In In my last active duty assignment as a military prosecutor, I interviewed a complainant who had alleged that her husband had used strangulation to sexually violate her. Her description was vivid, her affect was at times immeasurably pained and then stoic; she appeared to be reliving the experience as she recounted it to me. Hearing her narrative, I whole-heartedly believed her. Did the commander prefer charges the next day? Most certainly not. I sought out instead to build the strongest case I could, to be her champion for justice. As I investigated the case, seeking corroboration, what I found instead was that her allegation was unsubstantiated. Before the prosecutors chime in to antagonize, question the merit of my conclusion, and chastise me with comments like “not all inconsistencies mean the allegation isn’t true,” I mean to tell you that I discovered the member had an alibi. And not an alibi based off the word of a buddy, but based off actual independently verified evidence. And no, this was not a case where she had been mistaken about when it happened because when it happened was central to her story in relationship to another known event in her life. This discovery devastated me. I had come to trust in my intuition, and from my perspective, I had failed. I learned weeks later that this victim had been raped by strangulation years before and her ability to recount those details of that experience were real, just not for the military accused she was reporting.

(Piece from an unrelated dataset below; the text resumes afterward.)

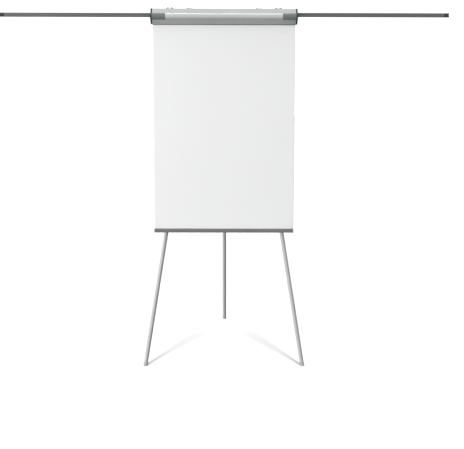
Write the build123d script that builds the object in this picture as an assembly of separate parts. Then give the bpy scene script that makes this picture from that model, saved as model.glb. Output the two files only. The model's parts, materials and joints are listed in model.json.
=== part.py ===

Had I not gone looking for corroboration, I hate to think of the consequences. I am not so conceited as to believe his conviction at my hands would be absolute. Certainly, those that believe in the system would presume that his defense attorneys would have found the exonerating evidence, but I would not necessarily be among them. Most assuredly, I would have provided a titling / indexing opinion that would have seriously impacted his future potential employment. And without doubt, he would have been subjected to the process of military prosecution itself, which is an experience all its own worthy of nightmares. Failing to look for corroboration and failing to more meaningfully analyze an allegation (under the “newest” Article 32(b) hearing rules), translates to a system that blindly accepts all allegations as true and puts lives at risk. Literally. The suicide rates among veterans is staggering despite efforts at prevention and resiliency; among those at greatest risk are those facing lengthy, though often meaningless, investigations who understand that the only end to their professional and social isolation is the court-martial felony-level trial, whose outcome they may not want to face.